Noch nie stand die neue Weltmacht China so im Rampenlicht wie als Olympiagastgeber. "Eine Welt, ein Traum" heißt das Motto. Journalisten sollten freier berichten dürfen, versprach die Pekinger Regierung. Viele westliche Berichterstatter zeigten sich zunächst hoffnungsvoll: Die Bewegungsfreiheit für ausländische Journalisten in den Provinzen wurde erleichtert. Doch je näher die Spiele rücken, umso straffer scheint Peking die Zügel wieder anzuziehen.
Als sie sich wegen der blutigen Niederschlagung der Unruhen in Tibet weltweiten Protesten gegenübersah, reagierte die kommunistische Führung mit einer Nachrichtenblockade. Zwei deutsche Journalisten - Georg Blume (taz, Zeit) und Kristin Kupfer (Profil) - wurden aus der Provinz ausgewiesen. Internetseiten mit Bildern der Unruhen wurden gesperrt. In Peking erging man sich in Schimpftiraden gegen westliche Medien.
Bei diesen wiederum schienen ebenfalls oft die Hardliner zu siegen. "Die westliche Berichterstattung über China, die auf einmal wieder im Sprachstil wie zu Maos Zeiten daherkam, hat uns sehr besorgt", sagt der Medienwissenschaftler Zhan.
Die Nervosität der chinesischen Regierung nach den Tibet-Unruhen und vor dem olympischen Großereignis habe die seit letztem Jahr verbesserten Arbeitsbedingungen für Journalisten wieder verschlechtert, meint Harald Maass, Chinakorrespondent der Frankfurter Rundschau: "Es ist zu hoffen, dass sich nach Olympia der wenn auch langsame Trend der Öffnung des Landes für Auslandskorrespondenten fortsetzt."

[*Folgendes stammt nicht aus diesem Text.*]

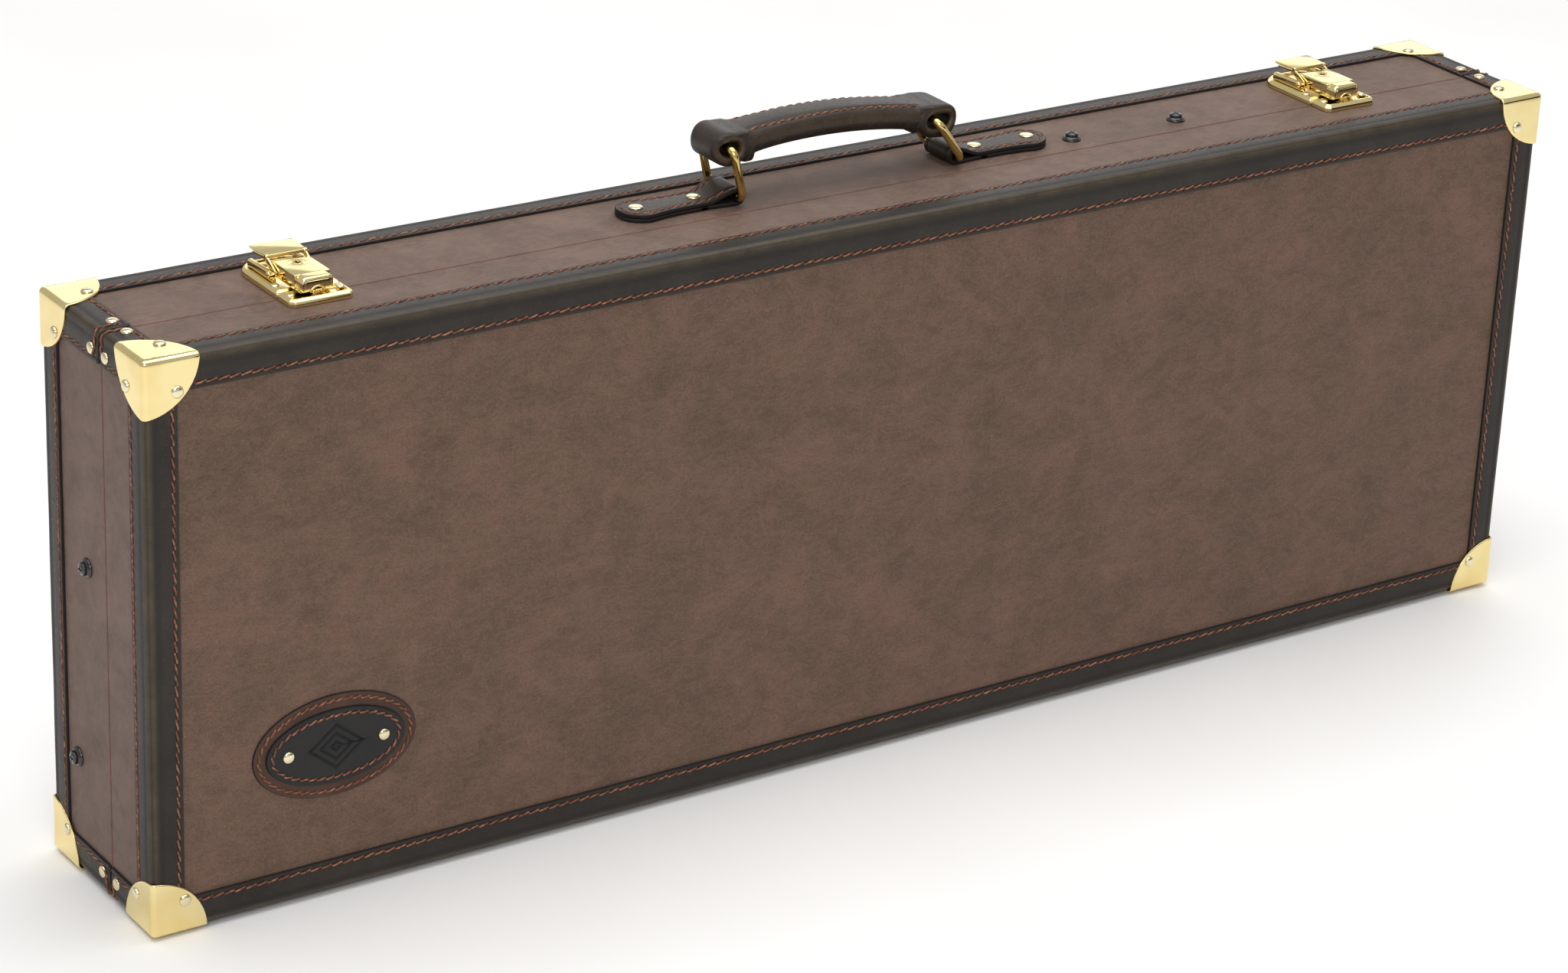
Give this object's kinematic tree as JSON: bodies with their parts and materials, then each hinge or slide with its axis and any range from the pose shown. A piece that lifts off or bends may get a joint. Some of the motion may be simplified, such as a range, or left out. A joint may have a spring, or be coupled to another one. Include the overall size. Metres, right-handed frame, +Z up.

Für einheimische Reporter und Blogger hatte die Öffnung ohnehin nicht in gleichem Maße gegolten. Hu Jia, einer der bekanntesten Menschenrechtler Chinas, wurde im April wegen seiner kritischen Blogs zu dreieinhalb Jahren Haft verurteilt - ein hartes Urteil. "Gerade in diesem Jahr will die KP nicht den Verdacht aufkommen lassen, dass sie liberaler geworden ist", glaubt Georg Blume. Er rechnet eher für die Zeit nach den Olympischen Spielen als davor mit einer weiteren Öffnung in Sachen Pressefreiheit.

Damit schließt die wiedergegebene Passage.